Peneliti Pusat Studi Ekonomi Kerakyatan Yogyakarta Hempri Suyatna juga menyayangkan kebijakan adanya impor cabai yang dilakukan pemerintah Indonesia pada saat pandemi. Hempri menambahkan problem utama pemerintah yaitu tidak pernah serius membangun kedaulatan pangan di negara sendiri.

"Jadi harga cabai murah banyak dialami oleh petani di Indonesia tidak hanya di Sleman saja," tandas Hempri. Sebelumnya diceritakan nasib tragis menimpa petani cabai di kawasan Kalasan Sleman. Petani cabai kawasan ini harus menerima pil pahit lantaran komoditas cabai panenannya yang digadang-gadang harganya bagus ternyata anjlok.

Hal tersebut sepertinya sudah menjadi kewajaran di Indonesia, padahal dalam keadaan pandemi (PPKM) saat ini, penjualan sudah sangat kesulitan karena sepinya pasar namun petani ditambah beban dengan impor komoditas yang sudah dilegalkan pemerintah. Dalih Pemerintah bahwa impor untuk menstabilkan harga hanya alasan untuk lepas tanggungjawab mengurusi petani. Pemerintah selalu bersikap seolah selalu kena simalakama, sulit untuk memilih salah satunya yang berujung pada penderitaan petani lokal. Solusi yang direncanakan pemerintah pun faktanya hanya kehaluan. Misalnya kartu petani yang tidak merata, tidak bisa dimanfaatkan sebagai persoalan biaya produksi dan justru menjadi peluang kasus korupsi beberapa tahun lalu oleh anggota DPR terkait distribusi pupuk bersubsidi yang anggarannya mencapai ratusan triliyun rupiah.

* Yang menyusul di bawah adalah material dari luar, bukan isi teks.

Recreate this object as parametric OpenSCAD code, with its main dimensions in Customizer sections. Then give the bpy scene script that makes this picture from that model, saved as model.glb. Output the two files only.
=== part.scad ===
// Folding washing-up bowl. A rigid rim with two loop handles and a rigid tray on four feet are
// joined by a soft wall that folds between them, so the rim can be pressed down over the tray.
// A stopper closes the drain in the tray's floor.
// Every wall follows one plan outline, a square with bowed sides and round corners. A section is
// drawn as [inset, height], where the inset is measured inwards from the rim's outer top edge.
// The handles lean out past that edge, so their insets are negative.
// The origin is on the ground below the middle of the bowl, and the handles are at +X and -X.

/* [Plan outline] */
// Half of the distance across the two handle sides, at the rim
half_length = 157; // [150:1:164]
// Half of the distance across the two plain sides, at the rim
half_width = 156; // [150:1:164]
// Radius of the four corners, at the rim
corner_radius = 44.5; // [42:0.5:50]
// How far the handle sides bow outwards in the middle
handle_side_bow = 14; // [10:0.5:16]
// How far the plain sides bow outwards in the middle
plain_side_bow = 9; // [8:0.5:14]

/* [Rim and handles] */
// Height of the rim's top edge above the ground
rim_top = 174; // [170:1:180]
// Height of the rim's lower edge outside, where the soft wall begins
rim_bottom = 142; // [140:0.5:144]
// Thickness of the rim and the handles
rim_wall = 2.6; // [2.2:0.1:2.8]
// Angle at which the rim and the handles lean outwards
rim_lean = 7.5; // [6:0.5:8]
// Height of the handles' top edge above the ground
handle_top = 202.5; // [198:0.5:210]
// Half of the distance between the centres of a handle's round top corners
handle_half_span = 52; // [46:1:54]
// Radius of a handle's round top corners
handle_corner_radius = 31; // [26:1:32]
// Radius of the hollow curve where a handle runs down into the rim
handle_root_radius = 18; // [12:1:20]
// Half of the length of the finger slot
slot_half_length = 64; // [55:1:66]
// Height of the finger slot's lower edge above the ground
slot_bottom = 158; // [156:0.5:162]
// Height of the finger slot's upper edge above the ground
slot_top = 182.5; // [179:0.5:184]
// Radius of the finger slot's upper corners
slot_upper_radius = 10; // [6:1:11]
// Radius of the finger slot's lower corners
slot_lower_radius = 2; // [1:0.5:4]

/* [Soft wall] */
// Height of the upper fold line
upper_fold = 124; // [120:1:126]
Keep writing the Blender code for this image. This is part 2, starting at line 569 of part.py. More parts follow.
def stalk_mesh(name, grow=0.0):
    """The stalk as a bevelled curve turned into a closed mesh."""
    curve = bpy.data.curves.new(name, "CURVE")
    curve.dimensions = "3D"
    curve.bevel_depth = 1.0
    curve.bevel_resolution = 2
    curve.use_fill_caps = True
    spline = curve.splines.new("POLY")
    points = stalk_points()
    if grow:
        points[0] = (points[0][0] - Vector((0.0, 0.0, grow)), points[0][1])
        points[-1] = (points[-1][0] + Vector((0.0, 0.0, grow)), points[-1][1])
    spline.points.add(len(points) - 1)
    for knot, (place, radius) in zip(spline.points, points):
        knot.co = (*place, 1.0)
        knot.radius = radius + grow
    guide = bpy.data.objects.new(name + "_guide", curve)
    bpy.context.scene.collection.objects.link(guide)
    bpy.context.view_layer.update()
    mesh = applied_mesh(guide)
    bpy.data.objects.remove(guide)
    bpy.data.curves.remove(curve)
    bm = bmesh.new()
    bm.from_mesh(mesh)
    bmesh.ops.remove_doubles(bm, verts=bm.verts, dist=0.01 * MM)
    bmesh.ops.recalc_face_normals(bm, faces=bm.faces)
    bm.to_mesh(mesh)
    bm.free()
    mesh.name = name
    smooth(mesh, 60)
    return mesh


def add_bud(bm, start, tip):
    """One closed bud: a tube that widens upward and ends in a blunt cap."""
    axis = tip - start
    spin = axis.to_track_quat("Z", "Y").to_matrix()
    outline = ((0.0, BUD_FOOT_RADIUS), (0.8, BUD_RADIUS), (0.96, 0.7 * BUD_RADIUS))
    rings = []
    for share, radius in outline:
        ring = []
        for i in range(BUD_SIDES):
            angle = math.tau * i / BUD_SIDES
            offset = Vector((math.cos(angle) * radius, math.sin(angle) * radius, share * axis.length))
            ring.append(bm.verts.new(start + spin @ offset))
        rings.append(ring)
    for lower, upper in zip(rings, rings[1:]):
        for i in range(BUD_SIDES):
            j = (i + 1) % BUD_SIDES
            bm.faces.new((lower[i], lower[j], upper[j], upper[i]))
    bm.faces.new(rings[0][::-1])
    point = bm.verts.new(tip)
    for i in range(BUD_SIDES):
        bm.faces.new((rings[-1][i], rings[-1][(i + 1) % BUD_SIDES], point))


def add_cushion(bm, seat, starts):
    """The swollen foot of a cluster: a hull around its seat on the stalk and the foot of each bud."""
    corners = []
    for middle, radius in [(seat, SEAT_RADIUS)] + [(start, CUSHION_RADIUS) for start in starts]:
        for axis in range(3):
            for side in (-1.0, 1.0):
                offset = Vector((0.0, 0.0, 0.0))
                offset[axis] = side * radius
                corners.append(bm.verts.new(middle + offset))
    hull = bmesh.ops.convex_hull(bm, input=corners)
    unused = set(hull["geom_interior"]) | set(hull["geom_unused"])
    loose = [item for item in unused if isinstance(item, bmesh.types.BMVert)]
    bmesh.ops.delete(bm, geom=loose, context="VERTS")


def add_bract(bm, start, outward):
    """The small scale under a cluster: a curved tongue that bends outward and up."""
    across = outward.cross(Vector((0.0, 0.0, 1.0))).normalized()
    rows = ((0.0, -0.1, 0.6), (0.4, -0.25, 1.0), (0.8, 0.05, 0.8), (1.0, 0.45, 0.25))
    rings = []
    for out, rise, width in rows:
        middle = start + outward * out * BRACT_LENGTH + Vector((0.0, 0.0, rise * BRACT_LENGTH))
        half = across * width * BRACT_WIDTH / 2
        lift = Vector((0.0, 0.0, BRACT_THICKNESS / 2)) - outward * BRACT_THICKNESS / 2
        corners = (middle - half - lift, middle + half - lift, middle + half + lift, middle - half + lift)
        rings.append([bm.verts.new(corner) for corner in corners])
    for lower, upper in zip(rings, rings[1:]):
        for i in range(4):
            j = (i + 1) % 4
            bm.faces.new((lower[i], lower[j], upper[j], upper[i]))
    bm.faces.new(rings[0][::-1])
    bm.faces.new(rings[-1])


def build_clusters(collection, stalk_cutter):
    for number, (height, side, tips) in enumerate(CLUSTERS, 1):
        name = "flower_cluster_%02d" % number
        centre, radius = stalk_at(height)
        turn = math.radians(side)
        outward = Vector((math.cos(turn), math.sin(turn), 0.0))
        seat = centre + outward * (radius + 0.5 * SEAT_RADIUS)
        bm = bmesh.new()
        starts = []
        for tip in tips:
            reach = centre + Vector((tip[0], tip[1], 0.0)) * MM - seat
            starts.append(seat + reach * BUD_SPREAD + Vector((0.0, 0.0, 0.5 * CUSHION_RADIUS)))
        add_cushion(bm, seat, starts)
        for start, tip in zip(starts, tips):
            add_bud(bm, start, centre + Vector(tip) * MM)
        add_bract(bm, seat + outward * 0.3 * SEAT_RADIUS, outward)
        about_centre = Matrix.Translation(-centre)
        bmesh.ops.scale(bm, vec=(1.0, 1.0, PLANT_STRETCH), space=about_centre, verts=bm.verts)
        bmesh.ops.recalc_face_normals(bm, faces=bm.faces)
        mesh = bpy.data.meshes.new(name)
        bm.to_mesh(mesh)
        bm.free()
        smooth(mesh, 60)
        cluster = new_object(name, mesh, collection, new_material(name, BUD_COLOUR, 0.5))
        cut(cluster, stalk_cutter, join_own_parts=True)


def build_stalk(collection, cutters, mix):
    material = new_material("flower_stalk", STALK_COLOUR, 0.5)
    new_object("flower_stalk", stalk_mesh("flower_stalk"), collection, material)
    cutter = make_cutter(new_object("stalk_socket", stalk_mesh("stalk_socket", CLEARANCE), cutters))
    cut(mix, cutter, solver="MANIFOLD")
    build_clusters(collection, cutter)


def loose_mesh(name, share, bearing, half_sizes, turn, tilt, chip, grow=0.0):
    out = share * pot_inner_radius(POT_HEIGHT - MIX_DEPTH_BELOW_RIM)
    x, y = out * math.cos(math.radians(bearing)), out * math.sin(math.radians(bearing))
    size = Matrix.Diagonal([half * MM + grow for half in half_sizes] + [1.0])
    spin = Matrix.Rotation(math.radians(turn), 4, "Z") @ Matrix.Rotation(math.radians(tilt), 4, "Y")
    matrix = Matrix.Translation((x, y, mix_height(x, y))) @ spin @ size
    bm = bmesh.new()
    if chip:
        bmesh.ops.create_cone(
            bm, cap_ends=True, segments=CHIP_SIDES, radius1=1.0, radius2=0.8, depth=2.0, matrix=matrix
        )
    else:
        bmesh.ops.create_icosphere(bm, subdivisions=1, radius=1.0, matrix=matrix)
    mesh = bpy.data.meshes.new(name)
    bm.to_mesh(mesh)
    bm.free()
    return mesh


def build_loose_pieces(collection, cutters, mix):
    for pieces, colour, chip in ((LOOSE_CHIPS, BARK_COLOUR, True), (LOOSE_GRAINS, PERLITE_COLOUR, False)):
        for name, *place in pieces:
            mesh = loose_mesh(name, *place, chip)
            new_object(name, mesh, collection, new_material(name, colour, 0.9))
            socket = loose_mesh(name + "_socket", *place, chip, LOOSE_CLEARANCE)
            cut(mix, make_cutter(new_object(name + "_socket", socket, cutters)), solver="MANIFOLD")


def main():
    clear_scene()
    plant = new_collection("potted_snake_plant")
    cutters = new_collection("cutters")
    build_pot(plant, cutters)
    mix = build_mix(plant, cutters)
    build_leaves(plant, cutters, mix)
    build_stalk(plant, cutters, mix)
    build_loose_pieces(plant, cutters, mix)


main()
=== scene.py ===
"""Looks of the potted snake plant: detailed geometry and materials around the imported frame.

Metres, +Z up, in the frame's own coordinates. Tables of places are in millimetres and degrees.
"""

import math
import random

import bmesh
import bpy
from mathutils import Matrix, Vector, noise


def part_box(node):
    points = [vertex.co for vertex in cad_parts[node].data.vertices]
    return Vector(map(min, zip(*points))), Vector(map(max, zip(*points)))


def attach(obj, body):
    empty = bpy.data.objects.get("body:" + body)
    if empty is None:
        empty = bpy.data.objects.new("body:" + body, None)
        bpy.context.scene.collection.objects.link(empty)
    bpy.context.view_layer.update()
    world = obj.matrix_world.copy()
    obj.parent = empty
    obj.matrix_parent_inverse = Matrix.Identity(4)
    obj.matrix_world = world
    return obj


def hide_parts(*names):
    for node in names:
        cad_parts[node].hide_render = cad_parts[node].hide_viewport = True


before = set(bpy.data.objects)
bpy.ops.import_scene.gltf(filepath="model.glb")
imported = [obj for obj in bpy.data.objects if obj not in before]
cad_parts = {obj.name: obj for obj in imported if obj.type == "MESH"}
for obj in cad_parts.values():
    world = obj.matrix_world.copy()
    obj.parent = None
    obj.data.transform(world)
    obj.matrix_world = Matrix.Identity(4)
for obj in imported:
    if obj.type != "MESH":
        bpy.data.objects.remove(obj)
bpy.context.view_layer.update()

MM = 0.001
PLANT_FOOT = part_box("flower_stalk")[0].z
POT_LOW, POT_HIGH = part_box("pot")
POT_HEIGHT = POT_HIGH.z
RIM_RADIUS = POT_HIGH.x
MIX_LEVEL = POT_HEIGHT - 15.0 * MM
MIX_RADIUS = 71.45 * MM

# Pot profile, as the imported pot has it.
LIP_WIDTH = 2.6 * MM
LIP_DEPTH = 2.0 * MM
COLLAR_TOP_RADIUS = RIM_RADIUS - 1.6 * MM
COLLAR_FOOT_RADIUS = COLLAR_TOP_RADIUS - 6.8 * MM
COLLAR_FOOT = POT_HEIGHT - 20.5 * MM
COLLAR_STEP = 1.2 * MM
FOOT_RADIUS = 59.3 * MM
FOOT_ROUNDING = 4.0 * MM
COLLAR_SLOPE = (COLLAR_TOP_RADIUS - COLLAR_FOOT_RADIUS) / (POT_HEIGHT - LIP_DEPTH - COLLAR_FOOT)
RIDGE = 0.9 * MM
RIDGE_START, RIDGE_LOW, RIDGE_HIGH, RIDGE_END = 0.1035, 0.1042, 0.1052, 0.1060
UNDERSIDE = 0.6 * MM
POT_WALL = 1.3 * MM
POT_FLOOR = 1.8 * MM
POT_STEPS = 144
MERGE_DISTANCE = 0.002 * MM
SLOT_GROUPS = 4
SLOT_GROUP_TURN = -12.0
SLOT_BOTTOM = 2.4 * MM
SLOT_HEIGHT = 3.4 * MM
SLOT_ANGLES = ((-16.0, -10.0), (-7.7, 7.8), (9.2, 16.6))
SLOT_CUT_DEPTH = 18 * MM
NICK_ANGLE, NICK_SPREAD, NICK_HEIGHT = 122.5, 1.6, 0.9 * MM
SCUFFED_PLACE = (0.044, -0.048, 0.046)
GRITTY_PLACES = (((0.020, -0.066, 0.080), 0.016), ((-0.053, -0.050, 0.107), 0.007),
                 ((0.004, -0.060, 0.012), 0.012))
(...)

Lalu bagaimana solusi yang tepat untuk permasalahan yang terjadi?

Dalam permasalahan ini, sepertinya sudah menjadi salah satu daftar panjang yang belum terpecahkan solusinya oleh pemerintah sistem ini. Diakui atau tidak, hal tersebut memperjelas bahwa pemerintah tidak serius dalam mengurusi kepentingan rakyat. Kekuasaan dan kepemimpinan tak ubahnya hanya dijadikan praktek bisnis dan perjudian, bukan untuk mengurusi hajat hidup orang banyak itulah kenapa negara ini tetap mempertahankan sistem kapitalisme.

Berbeda dalam Islam, pemerintah sejatinya adalah pelayan sekaligus pelindung umat maka kewajibannya ialah mengurusi kebutuhan umat sepenuhnya sebaik-baiknya. Kepentingan dalam Islam hanya berharap atas Ridho Allah, maka hal tersebut menjadi dasar atas pertanggungjawaban di akhirat. Maka jaminan kebutuhan pangan, jaminan usaha dan segala permasahalan yang berkaitan dengan hal yang menyangkut kepentingan dan kebutuhan umat diselesaikan secara mengakar. Karena itu, sudah saatnya masyarakat menyadari pentingnya perubahan arah Islam, bukan semata sebagai agama ruhiyah yang hanya mengajarkan urusan akidah, ibadah, dan akhlak saja namun Islam sempurna dan kondisi akan banyak berubah menjadi baik manakala hukum Allah tegak sempurna.